• [PROBLEM DETAILS]
Collect from the data below each line with "link".

* Start PROVIDED DATA *

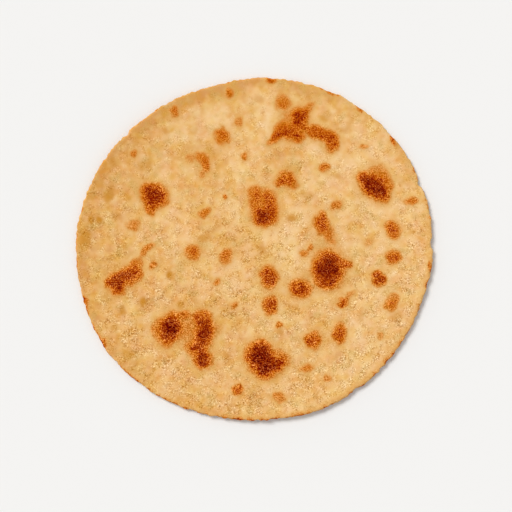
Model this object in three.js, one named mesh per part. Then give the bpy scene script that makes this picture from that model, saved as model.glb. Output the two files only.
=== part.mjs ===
// Rice flatbread: one round of rice-flour dough, patted out by hand and roasted on a griddle.
// It is a single baked piece, so the group holds a single mesh.
// Millimetres, +Z up. The origin is under the middle of the bread, on the surface that it lies on.

import * as THREE from "three";

// Driving dimensions
const MEAN_RADIUS = 97.7; // half the average width of the round
const MIDDLE_THICKNESS = 3.4; // the dough is patted thinner from the middle outwards
const RIM_THICKNESS = 2.2;

// The outline is a circle with a few shallow lobes, as hands leave it.
// Each lobe count has the height of its lobes and the direction of the first one.
const OUTLINE_LOBES = [
  { count: 2, height: 2.3, towardsDegrees: 18 },
  { count: 3, height: 0.5, towardsDegrees: 57 },
  { count: 5, height: 0.3, towardsDegrees: 7 },
];

// The middle lies flat. Beyond it the edge has dried and lifted a little, more in some directions.
const FLAT_SHARE_OF_RADIUS = 0.55;
const MEAN_EDGE_LIFT = 1.5;
const EDGE_LIFT_WAVES = [
  { count: 2, height: 0.6, towardsDegrees: 140 },
  { count: 3, height: 0.5, towardsDegrees: 20 },
  { count: 5, height: 0.3, towardsDegrees: 65 },
];

// Steam has raised low, broad swells in the top. Each has its middle, how far it reaches and its height.
const SWELLS = [
  { x: 24, y: 69, reach: 27, height: 0.6 },
  { x: 68, y: 35, reach: 22, height: 0.55 },
  { x: 4, y: 26, reach: 24, height: 0.5 },
  { x: -57, y: 30, reach: 21, height: 0.5 },
  { x: -73, y: -16, reach: 22, height: 0.5 },
  { x: -38, y: -46, reach: 30, height: 0.65 },
  { x: 6, y: -60, reach: 24, height: 0.6 },
  { x: 42, y: -11, reach: 25, height: 0.6 },
  { x: -27, y: 66, reach: 30, height: 0.35 },
  { x: -22, y: 2, reach: 28, height: 0.3 },
  { x: 62, y: -50, reach: 28, height: 0.35 },
];

// Facets
const SEGMENTS = 84; // around the bread
const RINGS = 13; // from the middle to the rim, on each side
const RIM_STEPS = 6; // round the rounded rim

const BREAD_COLOUR = "#e2b478";

// The sum of some waves around the bread, in one direction from its middle.
function waves(list, angle) {
  let sum = 0;
  for (const { count, height, towardsDegrees } of list) {
    sum += height * Math.cos(count * (angle - THREE.MathUtils.degToRad(towardsDegrees)));
  }
  return sum;
}

// Half of the bread's cross-section as (radius, height) points: out along the flat underside,
// round the rim, and back over the top to the middle.
function crossSection() {
  const rimRadius = RIM_THICKNESS / 2;
  const rimCentre = MEAN_RADIUS - rimRadius;
  const points = [];
  for (let ring = 0; ring < RINGS; ring++) {
    points.push(new THREE.Vector2((rimCentre * ring) / RINGS, 0));
  }
  for (let step = 0; step <= RIM_STEPS; step++) {
    const turn = Math.PI * (step / RIM_STEPS - 0.5);
    const radius = rimCentre + rimRadius * Math.cos(turn);
    points.push(new THREE.Vector2(radius, rimRadius + rimRadius * Math.sin(turn)));
  }
  for (let ring = RINGS - 1; ring >= 0; ring--) {
    const share = ring / RINGS;
    const height = THREE.MathUtils.lerp(MIDDLE_THICKNESS, RIM_THICKNESS, share * share);
    points.push(new THREE.Vector2(rimCentre * share, height));
  }
  return points;
}

// How high the edge's waves lift the sheet above the surface it lies on.
function edgeLift(radius, angle) {
  const flatRadius = FLAT_SHARE_OF_RADIUS * MEAN_RADIUS;
  const share = Math.max(0, (radius - flatRadius) / (MEAN_RADIUS - flatRadius));
  return share * share * (MEAN_EDGE_LIFT + waves(EDGE_LIFT_WAVES, angle));
}

// How high the swells raise the top at a place.
function swellHeight(x, y) {
  let sum = 0;
  for (const { x: middleX, y: middleY, reach, height } of SWELLS) {
    const share = Math.min(1, Math.hypot(x - middleX, y - middleY) / reach);
    sum += height * (1 - share * share) ** 2;
  }
  return sum;
}

// The round is a lathe shape. Its points are then moved to the lobed outline and the lifted edge.
function flatbreadGeometry() {
  const geometry = new THREE.LatheGeometry(crossSection(), SEGMENTS);
  geometry.rotateX(Math.PI / 2);
  const position = geometry.attributes.position;
  for (let i = 0; i < position.count; i++) {
    const x = position.getX(i);
    const y = position.getY(i);
    const radius = Math.hypot(x, y);
    const angle = Math.atan2(y, x);
    const stretch = 1 + waves(OUTLINE_LOBES, angle) / MEAN_RADIUS;
    const height = position.getZ(i);
    const swell = (swellHeight(x, y) * height) / MIDDLE_THICKNESS;
    position.setXYZ(i, x * stretch, y * stretch, height + swell + edgeLift(radius, angle));
  }
  geometry.computeVertexNormals();
  return geometry;
}

const flatbread = new THREE.Mesh(
  flatbreadGeometry(),
  new THREE.MeshStandardMaterial({ color: BREAD_COLOUR, roughness: 0.8, metalness: 0 }),
);
flatbread.name = "flatbread";

const group = new THREE.Group();
group.add(flatbread);
export default group;
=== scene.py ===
# %% [markdown]
# # A rice flatbread from a dry griddle
#
# This lesson makes the visible model of a rice flatbread: a ball of rice-flour dough, patted out to a
# thin round by hand, laid on a hot dry iron griddle, turned over and roasted again. The shape is nearly
# a disc, so what makes it bread is what the hand and the iron left on it: a lobed edge with small
# cracks, a skin of coarse flour grains, low swells where steam lifted the dough, and brown spots where
# a swell was pressed against the iron.
#
# The bread is one baked piece, so it is one closed mesh with one material. Its outer size was settled
# in a plain solid before this lesson starts, and everything here is fitted to that solid.

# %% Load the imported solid
import math
import random
from collections import namedtuple

import bpy
import numpy as np
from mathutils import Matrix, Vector, noise


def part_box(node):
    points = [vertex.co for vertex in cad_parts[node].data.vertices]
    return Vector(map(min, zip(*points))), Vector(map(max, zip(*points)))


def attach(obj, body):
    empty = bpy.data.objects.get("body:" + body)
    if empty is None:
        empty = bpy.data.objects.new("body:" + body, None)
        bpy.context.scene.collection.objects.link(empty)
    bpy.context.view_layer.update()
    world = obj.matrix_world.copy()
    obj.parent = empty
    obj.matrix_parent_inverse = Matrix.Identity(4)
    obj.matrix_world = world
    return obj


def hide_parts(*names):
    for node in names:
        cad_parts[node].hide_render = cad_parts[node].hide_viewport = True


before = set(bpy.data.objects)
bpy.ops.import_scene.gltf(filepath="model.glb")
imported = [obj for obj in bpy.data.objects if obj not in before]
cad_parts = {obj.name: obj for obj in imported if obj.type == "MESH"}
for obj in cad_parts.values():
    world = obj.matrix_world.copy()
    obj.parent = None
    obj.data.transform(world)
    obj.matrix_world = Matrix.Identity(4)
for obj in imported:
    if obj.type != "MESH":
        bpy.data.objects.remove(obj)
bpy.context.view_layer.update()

# %% [markdown]
# ## Sizes
#
# Blender works in metres, but bread is easier to think about in millimetres, so each length below is a
# number of millimetres times MM. The radius could be typed in again here. It is read from the solid's
# box instead, so the two can't drift apart.

# %% Read the size of the solid
MM = 0.001
RIM_THICKNESS = 2.2 * MM
MIDDLE_THICKNESS = 3.4 * MM

low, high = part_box("flatbread")
MEAN_RADIUS = (high.x - low.x + high.y - low.y) / 4
print(f"mean radius {MEAN_RADIUS / MM:.1f} mm")

# %% [markdown]
# ## The camera
#
# Food laid flat is usually shown from straight above. A long lens keeps the view nearly parallel, so
# the rim isn't seen more on one side than on the other. The distance follows from the lens: the picture
# should be about one and a half breads wide.

# %% Make the camera
LENS = 100.0
SENSOR = 36.0
PICTURE_WIDTH = 287 * MM
AIM = Vector((0.7 * MM, -3.5 * MM, 0))  # the bread sits a little off the middle of the picture

camera_data = bpy.data.cameras.new("overhead_camera")
camera_data.lens = LENS
camera_data.sensor_width = SENSOR
camera = bpy.data.objects.new("overhead_camera", camera_data)
camera.location = AIM + Vector((0, 0, PICTURE_WIDTH * LENS / SENSOR))
bpy.context.scene.collection.objects.link(camera)
bpy.context.scene.camera = camera
print(f"camera {camera.location.z:.2f} m above the bread")

# %% [markdown]
# ## The outline
#
# Hands leave a round with shallow lobes, and its edge lifts a little as it dries. Both were settled in
# the solid, so they are read from it here: the farthest point in each direction gives the outline, and
# that point's height gives the lift. Between the directions a smooth curve would be possible, but the
# steps are so small that straight interpolation is enough.

# %% Read the outline and the lift of the edge from the solid
DIRECTIONS = 84  # the solid has this many points around its rim

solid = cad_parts["flatbread"].data
corners = np.array([v.co for v in solid.vertices])
corner_radius = np.hypot(corners[:, 0], corners[:, 1])
corner_turn = np.arctan2(corners[:, 1], corners[:, 0])
direction = np.round(corner_turn / (2 * np.pi / DIRECTIONS)).astype(int) % DIRECTIONS
outermost = [np.argmax(np.where(direction == d, corner_radius, 0)) for d in range(DIRECTIONS)]
outline_radius = corner_radius[outermost]
outline_lift = corners[outermost, 2] - RIM_THICKNESS / 2
print(f"radius {outline_radius.min() / MM:.1f} to {outline_radius.max() / MM:.1f} mm")
print(f"edge lift {outline_lift.min() / MM:.1f} to {outline_lift.max() / MM:.1f} mm")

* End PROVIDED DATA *

• [EXERCISE RESULT]
        bpy.context.scene.collection.objects.link(empty)
bpy.context.scene.collection.objects.link(camera)